Does anyone have any stories of when they first learned about the concept of selfishness and eventually turned around and felt bad about oneself?
Back in childhood, during elementary and my preadolescence years, I had a family friend who played pokemon. This was in the early 2000's the beginning of the 21st century. He was also a kid similar to me, albeit a year or two older than me. I was 10 years of age and he was about 12-13 years of age (I'll refer to him as FF). He had pokemon silver as well as pokemon stadium. I was heavily into video games and just daydreamed about pokemon all the time. However, given that my parents were helicopter parents and were restrictive, I never had the chance to play pokemon silver at that time, so I eagerly wanted to play. So 'FF' in this situation refused to allow me to play and I was sad. After it was time to leave, I was bitter and angry that he was mean, not wanting to share, but back then, I never really considered all the circumstances and of course, as a 10 year old (at that time) lacking critical thinking skills, rational line of thinking, and all; mainly acted on instincts and emotions, I was always sad and mad and just oversimplified everything. One such example was when I was thinking philosophically but overly simplistic at said time, "If I can't enjoy life or have fun, then what's the point of living?" Of course, it may be deep for someone who is really young at the time, but again, I lacked coherent thinking, my logic was not sound but rather flawed, and never really questioned or had other perspectives.

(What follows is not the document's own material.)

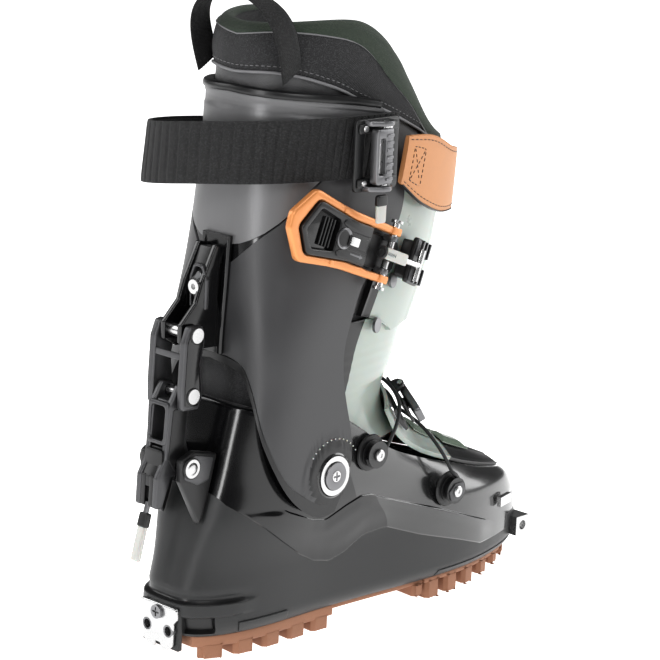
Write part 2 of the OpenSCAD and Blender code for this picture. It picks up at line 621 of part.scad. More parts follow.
// ---------------------------------------------------------------- top strap
strap_mid = [[-86, 280], [-62, 271], [-40, 262], [0, 257], [60, 262], [100, 270], [150, 277], [180, 284],
    [215, 288], [266, 289]];
function strap_line(a) = track(strap_mid, a);
function strap_point(a, h, lift) = let(z = strap_line(a) + h, q = cuff_point(a, z, 0),
    r = norm([q[0] - track(cuff_mid, z), q[1]]))
  [track(cuff_mid, z) + cos(a) * (r + lift), sin(a) * (r + lift), z];
rear_gap = [[96, 1], [120, 11], [145, 28], [165, 24], [190, 11], [220, 4], [266, 1.5]];
module strap_rear() {
  n = 36;
  color("black") plate(
    [for (v = [-1, 0, 1]) [for (k = [0:n]) let(a = 100 + 166 * k / n) strap_point(a, v * strap_w / 2,
        0.6 + strap_t + track(rear_gap, a))]],
    [for (v = [-1, 0, 1]) [for (k = [0:n]) let(a = 100 + 166 * k / n) strap_point(a, v * strap_w / 2,
        0.6 + track(rear_gap, a))]]);
}
// Half height of the front strap along its length
strap_half = [[-86, 13], [-62, 19], [-30, 17.5], [20, 15], [98, 15]];
module strap_front() {
  n = 27;
  color("peru") plate(
    [for (v = [-1, 0, 1]) [for (k = [0:n]) let(a = -86 + 184 * k / n) strap_point(a,
        v * track(strap_half, a) - 1, 4 + strap_t)]],
    [for (v = [-1, 0, 1]) [for (k = [0:n]) let(a = -86 + 184 * k / n) strap_point(a,
        v * track(strap_half, a) - 1, 4)]]);
}
module strap_buckle() {
  color("dimgray") on_side(strap_cam_at, 0) difference() {
    union() {
      translate([-17, -20, -2]) cube([34, 40, 2.4]);
      for (s = [-1, 1])
        translate([-11, s * 18 - 1.5, 0]) cube([18, 3, 10]);
    }
    translate([-10, -12, -3]) cube([20, 24, 4]);
    translate([0, -22, 6]) rotate([-90, 0, 0]) cylinder(h = 44, r = 2 + fit, $fn = round_fn);
  }
}
module strap_cam() {
  color("silver") on_side(strap_cam_at, 0) {
    translate([0, -19.6, 6]) rotate([-90, 0, 0]) cylinder(h = 39.2, r = 2, $fn = round_fn);
    difference() {
      translate([-9, -15.5, 3.4]) cube([13, 31, 6]);
      translate([-7, -10, 6]) cube([5, 20, 5]);
    }
  }
}
module strap_tab() {
  color("white") on_side(strap_cam_at, 0) {
    translate([-6, -31, 6.3]) cube([7, 4.1, 1.8]);
    translate([-6.5, -27, 5.8]) cube([8, 5.6, 2.8]);
  }
}

// ---------------------------------------------------------------- cuff buckle
// Rear end of the rod: forward of the hinge, and outward of it
rod_at = [-12, 5.6];
module buckle_base() {
  color("black") on_side(buckle_at, buckle_tilt) difference() {
    union() {
      translate([-46, -10, -6.7]) cube([58, 20, 2.7]);
      for (s = [-1, 1])
        translate([-3.8, s * 9.4 - 1.6, -4.2]) cube([7.6, 3.2, 7.2]);
    }
    translate([0, -20, 0]) rotate([-90, 0, 0]) cylinder(h = 40, r = 2 + fit / 2, $fn = round_fn);
  }
}
module buckle_pin() {
  color("silver") on_side(buckle_at, buckle_tilt) {
    translate([0, -19.6, 0]) rotate([-90, 0, 0]) cylinder(h = 39.2, r = 2, $fn = round_fn);
    for (s = [-1, 1])
      translate([0, s * 19.2, 0]) rotate([-90, 0, 0]) cylinder(h = 1.6, r = 3.4, center = true,
          $fn = round_fn);
  }
}
module buckle_lever() {
  color("darkorange") on_side(buckle_at, buckle_tilt) difference() {
    translate([0, 0, -3.4]) linear_extrude(height = 4.8) difference() {
      polygon([[4, -16], [4, -11.6], [-6, -11.6], [-6, 11.6], [4, 11.6], [4, 16], [-34, 16.5], [-70, 20.5],
        [-84, 4], [-83, -5], [-70, -20.5], [-34, -16.5]]);
      polygon([[-18, -11.5], [-34, -11.5], [-67, -15.5], [-77, -2], [-67, 15.5], [-34, 11.5], [-18, 11.5]]);
    }
    translate([0, -22, 0]) rotate([-90, 0, 0]) cylinder(h = 44, r = 2 + fit, $fn = round_fn);
  }
}
module buckle_insert() {
  color("black") on_side(buckle_at, buckle_tilt) difference() {
    translate([0, 0, -1.6]) linear_extrude(height = 4.6)
      polygon([[-20, -11.3], [-34, -11.3], [-66.8, -15.3], [-76.6, -2], [-66.8, 15.3], [-34, 11.3],
          [-20, 11.3]]);
    translate([-60, -6, 1]) cube([30, 12, 4]);
  }
}
module buckle_rod() {
  color("silver") on_side(buckle_at, buckle_tilt) {
    translate([rod_at[0], 0, rod_at[1]]) rotate([0, 90, 0]) cylinder(h = 34, r = 1.8, $fn = round_fn);
    translate([21.4, -9, rod_at[1]]) rotate([-90, 0, 0]) cylinder(h = 18, r = 1.8, $fn = round_fn);
  }
}
module buckle_barrel() {
  color("black") on_side(buckle_at, buckle_tilt) translate([rod_at[0], 0, rod_at[1]]) rotate([0, 90, 0])
      difference() {
    cylinder(h = 9, r = 3.8, $fn = round_fn);
    translate([0, 0, -1]) cylinder(h = 18, r = 1.8 + fit, $fn = round_fn);
  }
}
module buckle_ladder() {
  color("black") on_side([53, -57.4, 218], buckle_tilt) rotate([0, 24, 0]) {
    translate([-6, -11, -10.8]) cube([14, 22, 6.9]);
    translate([-9, -13, -4]) cube([22, 26, 3]);
    for (k = [0:2])
      translate([-7 + 7 * k, -12, -1.1]) cube([2.4, 24, 3]);
  }
}

lower_shell();
heel_tread();
arch_tread();
forefoot_tread();
heel_insert();
heel_insert_screws();
toe_insert();
toe_clips();
boot_board();
liner_foot();
footbed();
instep_tongue();
instep_plates();
instep_strap();
instep_buckle_base();
instep_lever();
pulley_brackets();
pulley_rear_outer();
pulley_front_outer();
pulley_rear_inner();
pulley_front_inner();
pulley_axles();
lace_cable();
link_bracket();
link_pin();
pivot_bushes();
cuff_shell();
cuff_spine();
cuff_rim();
pivot_rings();
pivot_screws();
lean_bracket();
lean_slot_plate();
lean_bolt();
frame_axle();
shin_tongue();
tongue_rivets();
liner_upper();
liner_collar();
pull_loop();
strap_rear();
strap_front();
strap_buckle();
strap_cam();
strap_tab();
buckle_base();
buckle_pin();
buckle_ladder();
buckle_lever();
buckle_insert();
buckle_rod();
buckle_barrel();
walk_lever();
lock_pin();
lock_frame();
frame_pin_caps();
lock_spring();
lever_tab();
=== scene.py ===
"""Looks of the ski touring boot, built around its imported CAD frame."""
import math

import bmesh
import bpy
import numpy as np
from mathutils import Matrix, Vector


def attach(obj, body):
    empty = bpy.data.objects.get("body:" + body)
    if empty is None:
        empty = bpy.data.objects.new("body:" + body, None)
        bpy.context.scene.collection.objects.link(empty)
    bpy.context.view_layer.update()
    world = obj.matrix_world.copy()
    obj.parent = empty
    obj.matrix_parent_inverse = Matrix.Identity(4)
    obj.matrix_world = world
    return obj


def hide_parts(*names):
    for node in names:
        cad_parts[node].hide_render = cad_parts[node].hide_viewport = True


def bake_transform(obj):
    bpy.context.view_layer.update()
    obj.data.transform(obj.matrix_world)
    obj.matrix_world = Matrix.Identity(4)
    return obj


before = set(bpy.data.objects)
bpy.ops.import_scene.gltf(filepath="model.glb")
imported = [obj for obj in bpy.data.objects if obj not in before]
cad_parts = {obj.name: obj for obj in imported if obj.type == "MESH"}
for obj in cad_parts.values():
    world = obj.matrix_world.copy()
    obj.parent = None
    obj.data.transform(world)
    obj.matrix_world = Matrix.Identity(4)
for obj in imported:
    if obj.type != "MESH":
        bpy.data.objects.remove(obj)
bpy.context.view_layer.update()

MM = 0.001
IN_PLACE = Matrix.Identity(4)
SKY_LIGHT = 0.12
BACKDROP_WHITE = 1.0
FLOOR_GLOW = 0.95

# ------------------------------------------------------------ camera, light and floor
CAM_AT = Vector((-1.0133, -0.9978, 0.5326))
CAM_AZ, CAM_EL, CAM_ROLL = (math.radians(v) for v in (-46.638, 14.058, 2.303))
CAM_LENS = 140.8


def set_camera():
    back = Vector((math.sin(CAM_AZ) * math.cos(CAM_EL), -math.cos(CAM_AZ) * math.cos(CAM_EL),
                   math.sin(CAM_EL)))
    right = Vector((math.cos(CAM_AZ), math.sin(CAM_AZ), 0))
    up = back.cross(right)
    c, s = math.cos(CAM_ROLL), math.sin(CAM_ROLL)
    cols = (right * c + up * s, up * c - right * s, back)
    cam = bpy.data.objects.new("camera", bpy.data.cameras.new("camera"))
    cam.data.lens = CAM_LENS
    cam.data.sensor_width = 36
    m = Matrix.Identity(4)
    for j, col in enumerate(cols):
        for i in range(3):
            m[i][j] = col[i]
    cam.matrix_world = Matrix.Translation(CAM_AT) @ m
    bpy.context.scene.collection.objects.link(cam)
    bpy.context.scene.camera = cam


def area_light(name, at, target, size, power):
    light = bpy.data.lights.new(name, "AREA")
    light.shape = "RECTANGLE"
    light.size, light.size_y = size
    light.energy = power
    o = bpy.data.objects.new(name, light)
    o.location = at
    o.rotation_euler = (Vector(target) - Vector(at)).to_track_quat("-Z", "Y").to_euler()
    bpy.context.scene.collection.objects.link(o)


set_camera()
scene = bpy.context.scene
scene.view_settings.view_transform = "Standard"
scene.view_settings.look = "Medium High Contrast"
world = bpy.data.worlds.new("studio")
scene.world = world
world.use_nodes = True
sky = world.node_tree
sky.nodes["Background"].inputs[0].default_value = (1, 1, 1, 1)
sky.nodes["Background"].inputs[1].default_value = SKY_LIGHT
seen = sky.nodes.new("ShaderNodeBackground")
seen.inputs[1].default_value = BACKDROP_WHITE
pick = sky.nodes.new("ShaderNodeMixShader")
ray = sky.nodes.new("ShaderNodeLightPath")
sky.links.new(ray.outputs["Is Camera Ray"], pick.inputs[0])
sky.links.new(sky.nodes["Background"].outputs[0], pick.inputs[1])
sky.links.new(seen.outputs[0], pick.inputs[2])
sky.links.new(pick.outputs[0], sky.nodes["World Output"].inputs[0])
LIGHTS_AIM_AT = (0.03, 0, 0.17)
# each light's name, place, size and power
LIGHTS = [("key", (-0.9, -1.5, 1.5), (0.9, 0.9), 13), ("side", (1.5, -0.8, 0.9), (0.8, 1.6), 17),
          ("rim", (-0.9, 1.4, 1.1), (0.8, 1.2), 10), ("strip", (-1.5, -0.1, 0.7), (0.2, 1.4), 9),
          ("top", (0.1, 0.1, 1.7), (0.8, 0.8), 7)]
for light_name, light_at, light_size, light_power in LIGHTS:
    area_light(light_name, light_at, LIGHTS_AIM_AT, light_size, light_power)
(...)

It wasn't until I was almost in college that I slowly gained insight, much more self-awareness, and eventually rational thinking to be able to rationalize, parse, and weave through logic in life. That was also my bane as well, due to the fact that I am an Aspie (yes I was officially diagnosed with Aspergers during my teenage years and later in early adulthood), so while I gained insight and had such high IQ, it has cursed me in other areas in life that I wished it wasn't so; namely social life, people interactions, and just day to day life (it's one of my major reasons for wanting to CTB - and I've made numerous other threads on it). When I was in college, I realized I was the selfish little shit because I didn't consider that it was his game, his file (pokemon games only had one file), and whatever I did, even if benevolent, could affect his game in ways that he did not wish for it to be. So since I had that realization, I figured I was in the wrong and he was in the right.

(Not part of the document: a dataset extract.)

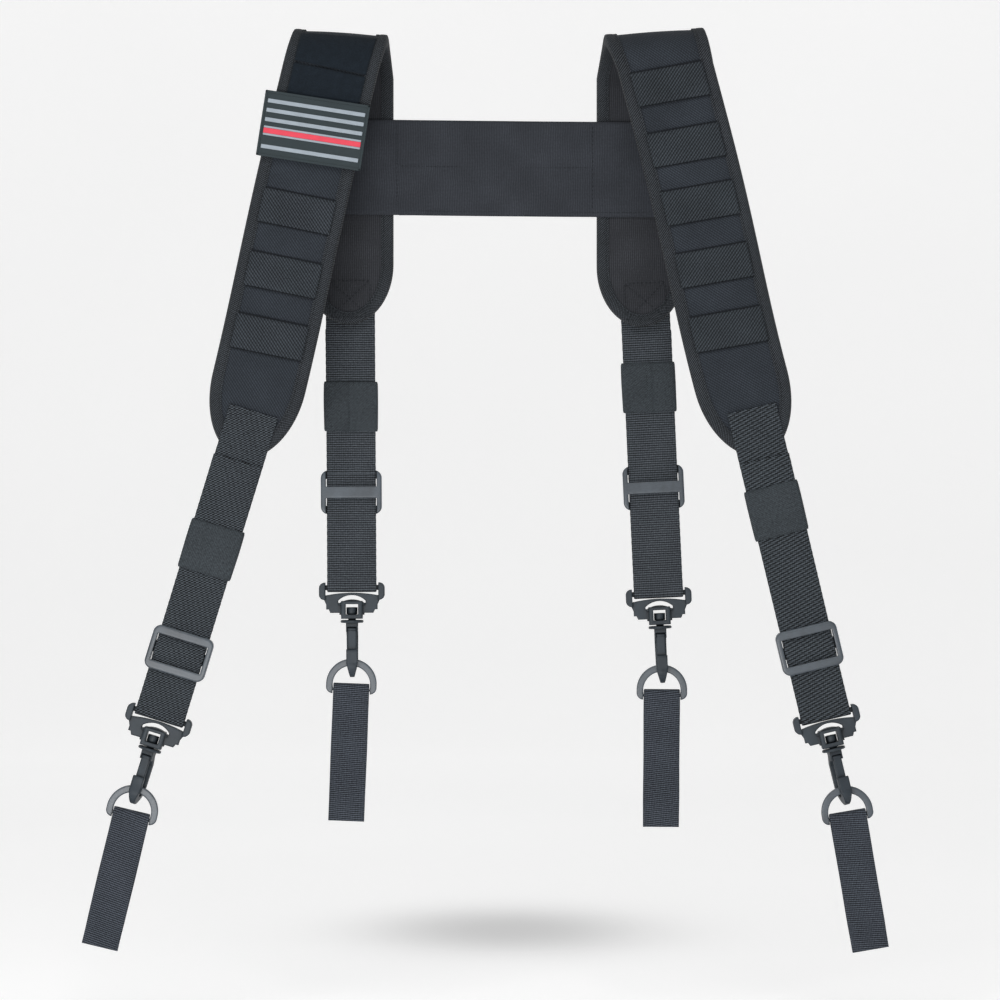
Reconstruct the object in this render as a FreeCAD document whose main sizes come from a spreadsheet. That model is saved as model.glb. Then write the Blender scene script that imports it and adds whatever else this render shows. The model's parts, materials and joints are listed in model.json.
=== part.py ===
import FreeCAD, Part
import math
import os
import re

from FreeCAD import Placement, Rotation, Vector

os.makedirs("parts", exist_ok=True)

# Padded H-back suspenders, hanging from the shoulders.
# X runs across the wearer (left_ is +X), the front straps are at -Y, and Z is up.
# The origin is the middle of the shoulder line, level with the inside of the pads' arches.
#
# A strap's pieces are modelled in the strap's own frame: x across the webbing, y outwards from the
# pad's outer face, z up along the strap with 0 at the pad's tip.

SIZES = {
    # shoulder pads
    "pad_half_thickness": 4.0,
    "arch_radius": 26.0,
    "front_half_width": 35.5,
    "rear_half_width": 34.0,
    "front_end_length": 58.0,
    "rear_end_length": 46.0,
    "binding_width": 9.0,
    "binding_thickness": 0.6,
    "cover_thickness": 0.7,
    "layer_gap": 0.1,
    "right_fold_across": -117.5,
    "right_fold_height": 9.0,
    "right_fold_tilt": 3.8,
    "right_fold_half_width": 36.3,
    "right_rear_across": -112.8,
    "left_fold_across": 121.4,
    "left_fold_height": 9.6,
    "left_fold_tilt": -4.0,
    "left_fold_half_width": 38.6,
    "left_rear_across": 112.8,
    # rows of webbing sewn across the front pads
    "right_row_first": 128.9,
    "left_row_first": 30.4,
    "row_pitch": 48.0,
    "row_height": 26.4,
    "row_thickness": 1.2,
    "tape_gap": 1.5,
    "tape_split": 31.0,
    "tape_end": 75.0,
    "right_row_lean": -1.6,
    "left_row_lean": 4.0,
    # yoke between the rear pads
    "yoke_half_width": 124.0,
    "yoke_low": -130.8,
    "yoke_high": -57.4,
    "yoke_thickness": 1.5,
    "yoke_gap": 0.9,
    "field_half_width": 74.0,
    "field_strip": 34.0,
    "field_thickness": 1.5,
    # patch
    "patch_across": -137.6,
    "patch_height": -68.9,
    "patch_tilt": 8.8,
    "patch_width": 80.0,
    "patch_tall": 50.0,
    "patch_thickness": 1.5,
    "patch_backing": 1.0,
    "backing_width": 48.0,
    "backing_half_height": 22.0,
    "backing_shift": -4.0,
    "patch_gap": 0.3,
    "art_height": 0.6,
    "patch_border": 2.8,
    "bar_drop": 7.7,
    "bar_pitch": 7.15,
    "bar_height": 2.6,
    "red_drop": 30.4,
    "red_height": 4.0,
    "line_height": 1.5,
    "last_bar_drop": 42.5,
    "patch_corner": 2.5,
    # webbing, and the two layers it lies in
    "webbing_width": 38.0,
    "webbing_thickness": 1.4,
    "main_layer": 0.7,
    "tail_layer": 2.3,
    "tab_length": 36.0,
    "tail_start": 3.0,
    "bight_length": 12.0,
    "bar_depth": 2.2,
    "bar_radius": 2.0,
    "bight_clearance": 0.2,
    # keeper
    "keeper_width": 42.0,
    "keeper_length": 38.4,
    "keeper_corner": 1.0,
    "keeper_wall": 1.2,
    "slack": 0.3,
    # tri-glide
    "glide_width": 47.0,
    "glide_tall": 34.0,
    "glide_slot": 39.4,
    "glide_bar": 6.6,
    "glide_bar_thickness": 2.6,
    "glide_rim": 1.0,
    "glide_centre_bar": 9.0,
    "glide_corner": 6.0,
    # hook base
    "base_half_width": 25.3,
    "base_slot": 41.0,
    "base_ear_depth": 9.0,
    "base_web_depth": 6.4,
    "ear_top": 3.9,
    "ear_bottom": 9.5,
    "arch_crown": 4.0,
    "arch_sag": 2.1,
    "lens_crown": 5.8,
    "lens_radius": 15.2,
    "hood_crown": 9.2,
    "hood_radius": 18.8,
    "hood_width": 20.2,
    "hood_bottom": 13.4,
    "hood_half_depth": 5.0,
    "lens_margin": 2.6,
    "ear_corner": 4.2,
    "collar_width": 16.6,
    "collar_depth": 12.6,
    "collar_top": 10.4,
    "collar_bottom": 24.0,
    "collar_corner": 1.2,
    "window_width": 9.8,
    "window_top": 12.7,
    "window_bottom": 20.8,
    "bore_top": 15.0,
    "shank_radius": 3.0,
    "shank_clearance": 0.25,
    # swivel hook, measured down from the base's bar
    "head_radius": 4.3,
    "head_top": 15.2,
    "flange_top": 25.1,
    "flange_bottom": 27.2,
    "flange_radius": 8.9,
    "flange_rim": 0.8,
    "hook_width": 9.2,
    "eye_radius": 4.6,
    "eye_centre": 58.1,
    "hook_tip": 69.3,
    "gate_pivot_drop": 32.2,
    "gate_pivot_out": 3.0,
    "gate_end": 50.0,
    "gate_width": 6.6,
    "gate_slot": 7.2,
    "gate_pin_radius": 0.8,
    "gate_pin_clearance": 0.06,
    "gate_barrel_radius": 1.6,
    # D-ring, measured from the middle of its top
    "ring_drop": 57.8,
    "ring_half_width": 19.5,
    "ring_half_thickness": 2.0,
    "ring_top": 2.7,
    "ring_bottom": 24.3,
    "ring_inner_radius": 14.5,
    "ring_bar_drop": 20.1,
    "ring_bar_half": 2.0,
    "ring_corner": 5.0,
    "ring_bar_rounding": 0.9,
    # belt loop, measured from the D-ring's bar
    "belt_webbing_width": 27.8,
    "belt_bend_inner": 2.65,
    "belt_bend_outer": 3.95,
    "belt_loop_length": 102.6,
    "belt_loop_closed": 22.0,
    "belt_loop_sewn": 11.0,
    # corners: the pad's tip, the strap's tilt in its own plane, and the distances down the strap
    "right_front_tip_across": -193.1,
    "right_front_tip_height": -315.6,
    "right_front_tilt": 17.1,
    "right_front_keeper": 54.4,
    "right_front_glide": 155.8,
    "right_front_bar": 205.6,
    "right_front_loop_tilt": 13.5,
    "right_front_hook_turn": -10.0,
    "left_front_tip_across": 202.7,
    "left_front_tip_height": -314.0,
    "left_front_tilt": -13.5,
    "left_front_keeper": 24.5,
    "left_front_glide": 150.9,
    "left_front_bar": 203.3,
    "left_front_loop_tilt": -9.7,
    "left_front_hook_turn": 10.0,
    "right_rear_tip_across": -111.8,
    "right_rear_tip_height": -212.5,
    "right_rear_tilt": -0.3,
    "right_rear_keeper": 44.5,
    "right_rear_glide": 130.0,
    "right_rear_bar": 203.7,
    "right_rear_loop_tilt": 2.2,
    "right_rear_hook_turn": 180.0,
    "left_rear_tip_across": 116.6,
    "left_rear_tip_height": -214.3,
    "left_rear_tilt": -2.7,
    "left_rear_keeper": 28.0,
    "left_rear_glide": 124.6,
    "left_rear_bar": 206.7,
    "left_rear_loop_tilt": 0.4,
    "left_rear_hook_turn": 180.0,
}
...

Additionally, another important lesson and it was something I came to learn only after becoming a more serious casual gamer, is that gamers take their files and games seriously, just like musicians with music, artists with art, and athletes with their sports. It is their pride and joy, and even if I only had benevolent intentions, the road to hell is paved with good intentions, so it's better safe than sorry. It would be incredibly selfish and wrong to want something from them that they cherish a lot and want to protect. I also don't want to risk sullying their gem.
Does anyone have any stories of when they first learned about the concept of selfishness and eventually turned around and felt bad about oneself?